Tel:  781-810-2100  | 504 Totten Pond Road, Waltham MA 02451 | 
mbeckerle.dfdl at gmail.com 

From: Steve Hanson [mailto:smh at uk.ibm.com] 
Sent: Wednesday, October 22, 2008 12:56 PM
To: mbeckerle.dfdl at gmail.com
Cc: Alan Powell
Subject: Re: endOfData - was: RE: FW: MIke's notes from call on 2008-08-13

Mike - sorry but I think users will find this baffling. 
lengthKind="implicit" was intended to mean that the logical xsd provided 
the length. lengthKind="delimited" means that markup provides the length. 
We are overloading the word "implicit" and we are wrong to do so. Trying 
to wrap these together, and include "endOfData" (as "parent") as well, is 
taking the abstraction too far. It is not how people view their data. 

Regards

Steve Hanson
Programming Model Architect
WebSphere Message Brokers
Hursley, UK
Internet: smh at uk.ibm.com
Phone (+44)/(0) 1962-815848 

"Mike Beckerle" <mbeckerle.dfdl at gmail.com> 
22/10/2008 15:29 

Please respond to
<mbeckerle.dfdl at gmail.com>

To
Alan Powell/UK/IBM at IBMGB, Steve Hanson/UK/IBM at IBMGB 
cc

Subject
endOfData - was: RE: FW: MIke's notes from call on 2008-08-13

First: apologies for missing the call today without notice. I've been 
solid on a rather urgent customer-related matter since before our meeting 
time and unable to break away. 

Now: w.r.t. end of data email from Steve. 
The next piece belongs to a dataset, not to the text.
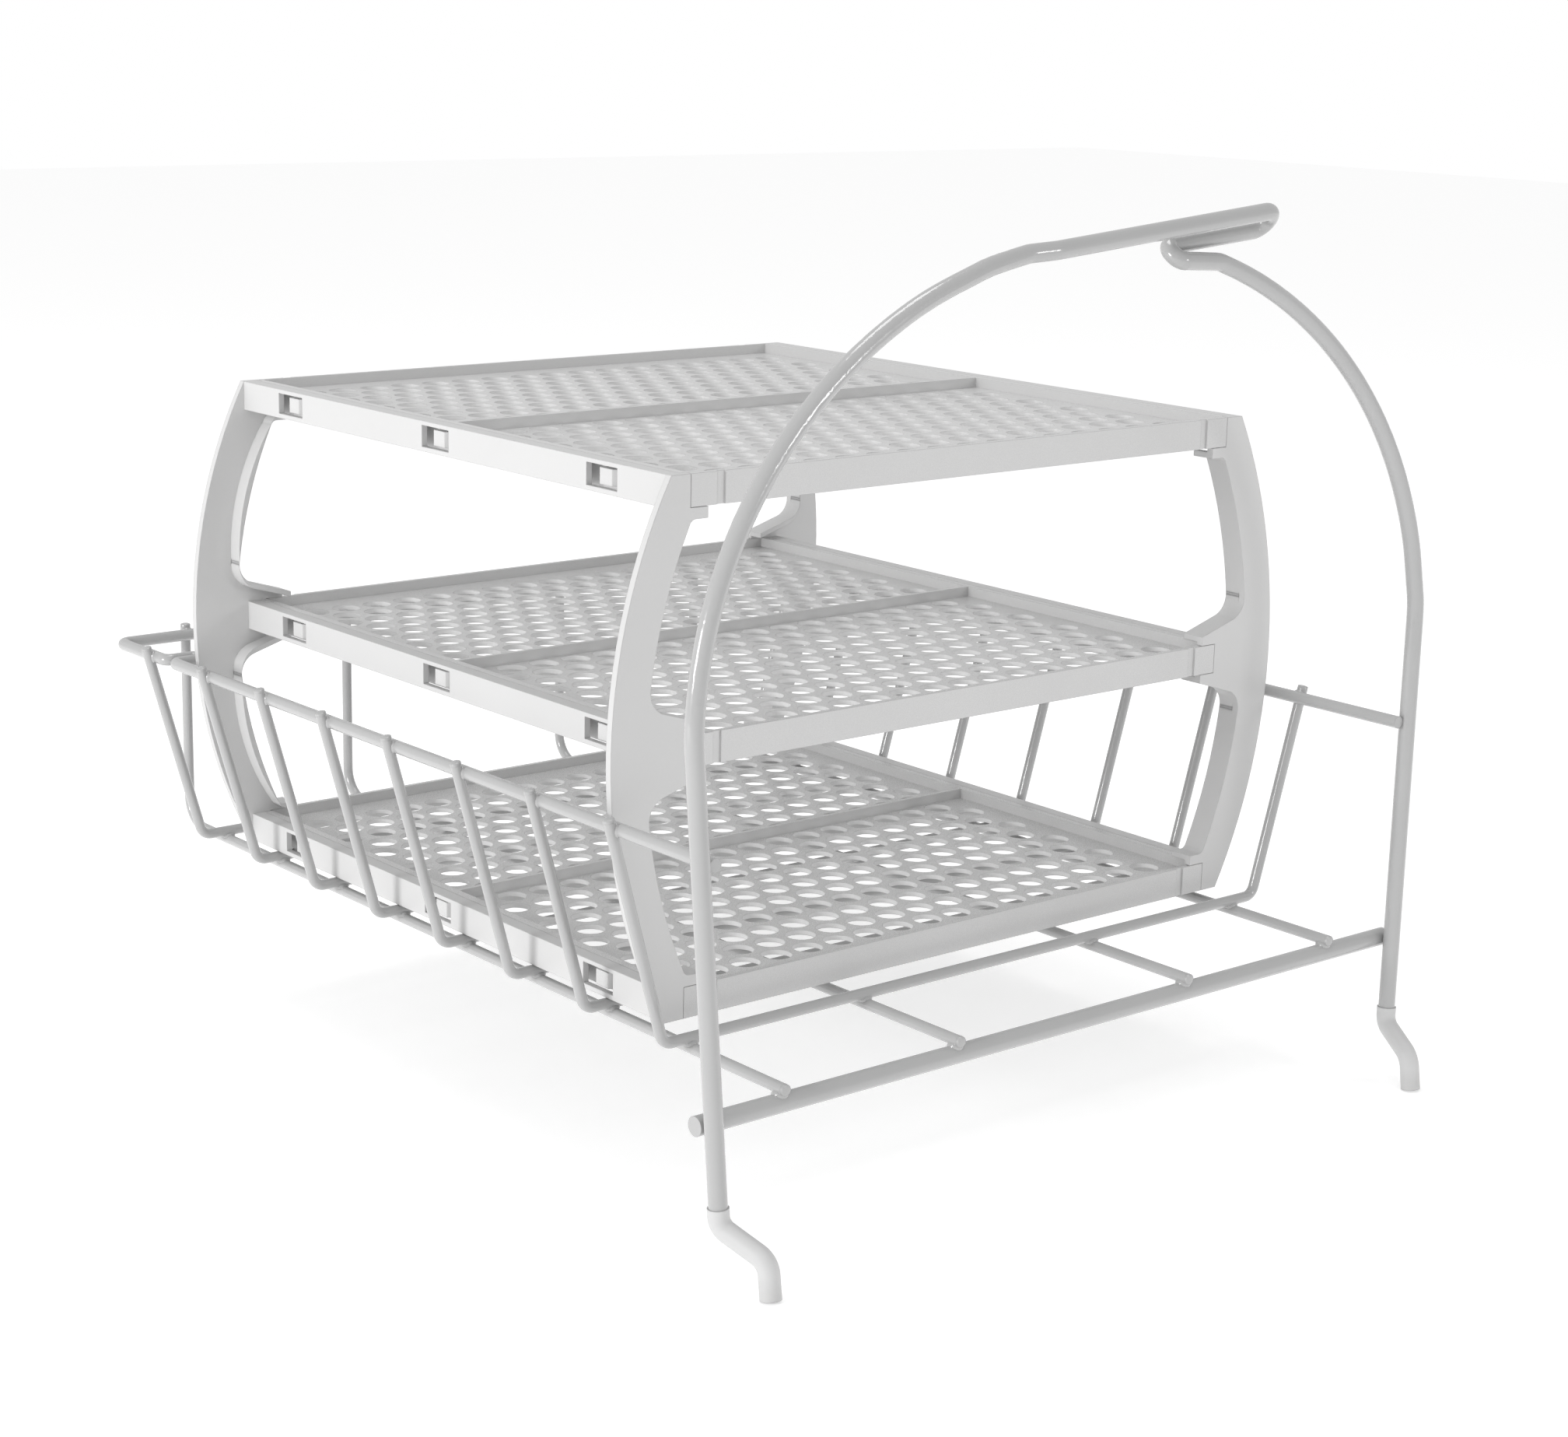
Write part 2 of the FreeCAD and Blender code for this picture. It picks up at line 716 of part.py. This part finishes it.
def add_bands(body, name, number, seat):
    """Cut the shallow upright bands beside the end blocks of the front and back rims."""
    lift = f"sizes.rack_top - {number} * sizes.tier_pitch"
    sketch = new_sketch(body, f"{name}_bands", "XY_Plane", lift)
    band_start = seat - 11.9
    band_width = 3.8
    depth = size("band_depth")
    for side in (-1, 1):
        edges = sorted((side * band_start, side * (band_start - band_width)))
        for end in (-1, 1):
            reach = sorted((end * depth_half, end * (depth_half - depth)))
            sketch.addGeometry(rectangle(edges[0], reach[0], edges[1], reach[1]), False)
    doc.recompute()
    pocket(body, sketch, f"{name}_band_cut", "sizes.rim_height")
    doc.recompute()


# ---------------------------------------------------------------- assembly

rail = make_top_rail()
ribs = make_ribs(rail)
bar = make_low_bar()
base_wires = make_base_wires(rail, ribs, bar)
hoop = make_hoop()
sleeves = [
    make_sleeve(-1, "foot_sleeve_left", "Left foot sleeve", hoop),
    make_sleeve(1, "foot_sleeve_right", "Right foot sleeve", hoop),
]
frames = [
    make_side_frame(-1, "side_frame_left", "Left side frame"),
    make_side_frame(1, "side_frame_right", "Right side frame"),
]
trays = [
    make_tray(0, "tray_top", "Top tray"),
    make_tray(1, "tray_middle", "Middle tray"),
    make_tray(2, "tray_bottom", "Bottom tray"),
]
doc.recompute()

finished = [rail, bar, hoop] + ribs + base_wires + sleeves + frames + trays
for item in doc.Objects:
    if "Invalid" in item.State or "Error" in item.State:
        raise RuntimeError(f"{item.Name} did not recompute: {item.State}")
for item in finished:
    if item.Shape.isNull() or not item.Shape.isValid():
        raise RuntimeError(f"{item.Name} has no valid shape")

os.makedirs("parts", exist_ok=True)
for item in finished:
    item.Shape.exportStep(f"parts/{item.Name}.step")
    box = item.Shape.BoundBox
    print(f"{item.Name}: {box.XLength:.1f} x {box.YLength:.1f} x {box.ZLength:.1f}, {item.Shape.Volume:.0f}")
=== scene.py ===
import logging
import math
from dataclasses import dataclass, field
from enum import Enum
from typing import Any, Iterable

import bpy
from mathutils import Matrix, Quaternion, Vector


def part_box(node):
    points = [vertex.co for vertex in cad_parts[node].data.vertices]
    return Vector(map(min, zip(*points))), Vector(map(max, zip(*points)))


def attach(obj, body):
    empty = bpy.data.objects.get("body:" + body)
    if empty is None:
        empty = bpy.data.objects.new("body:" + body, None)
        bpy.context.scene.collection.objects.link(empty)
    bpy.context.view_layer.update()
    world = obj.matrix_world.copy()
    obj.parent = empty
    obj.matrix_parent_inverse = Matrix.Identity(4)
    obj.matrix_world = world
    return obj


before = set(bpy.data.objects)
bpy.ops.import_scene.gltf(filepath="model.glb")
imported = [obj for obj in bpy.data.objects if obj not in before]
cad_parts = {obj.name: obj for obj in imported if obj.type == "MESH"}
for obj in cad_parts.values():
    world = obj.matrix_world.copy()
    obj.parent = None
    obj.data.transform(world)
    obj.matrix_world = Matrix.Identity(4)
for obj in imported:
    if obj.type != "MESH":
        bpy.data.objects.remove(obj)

LOG = logging.getLogger("shoe_rack")
MM = 0.001
SMOOTH_ANGLE = math.radians(40)
MIX_FACTOR, MIX_LOW, MIX_HIGH, MIX_RESULT = 0, 6, 7, 2


# ---------------------------------------------------------------- shader expressions

@dataclass
class Value:
    """A node socket that can be used in ordinary arithmetic."""

    tree: "ShaderTree"
    socket: bpy.types.NodeSocket

    def _math(self, operation: str, first: Any, second: Any) -> "Value":
        """Add one Math node.

        Args:
            operation: The Math node's operation.
            first: The first operand, a Value or a number.
            second: The second operand, a Value or a number.

        Returns:
            The node's result.
        """
        return self.tree.node("ShaderNodeMath", {"operation": operation}, {0: first, 1: second})

    def __add__(self, other: Any) -> "Value":
        """Sum of two values."""
        return self._math("ADD", self, other)

    __radd__ = __add__

    def __mul__(self, other: Any) -> "Value":
        """Product of two values."""
        return self._math("MULTIPLY", self, other)

    __rmul__ = __mul__

    def __sub__(self, other: Any) -> "Value":
        """Difference of two values."""
        return self._math("SUBTRACT", self, other)

    def __rsub__(self, other: Any) -> "Value":
        """Reflected difference, so that 1 - mask works."""
        return self._math("SUBTRACT", other, self)

    def clamped(self) -> "Value":
        """The value held between 0 and 1."""
        return self.tree.node("ShaderNodeClamp", {}, {"Value": self})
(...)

In the example you highlight, the reason both children of the sequence 
have lengthKind="endOfData" is that the parent is providing the way of 
determining the length, in this case using delimiters. Conceptually, the 
parser can carve out the box of data bytes for the first child by scanning 
for the separator, and the box for the 2nd child by scanning for the 
terminator. Then it can present those finite size boxes to the parser to 
parse each child, and each child consumes the entire box, i.e., to the end 
of (its box of) data. 

However, I agree the notion of "endOfData" is confusing as I have just 
explained it above. 

Perhaps the right  lengthKind for a child to have when the enclosing 
parent has a terminator or separator is 

     lengthKind="parent" 

which you can read conceptually as: 

     "length kind for this child is determined by something specified in 
the parent. So you'll find nothing here about length." 

We could then drop the whole "endOfData" concept entirely. 

So in the example, both children would still have lengthKind="parent". 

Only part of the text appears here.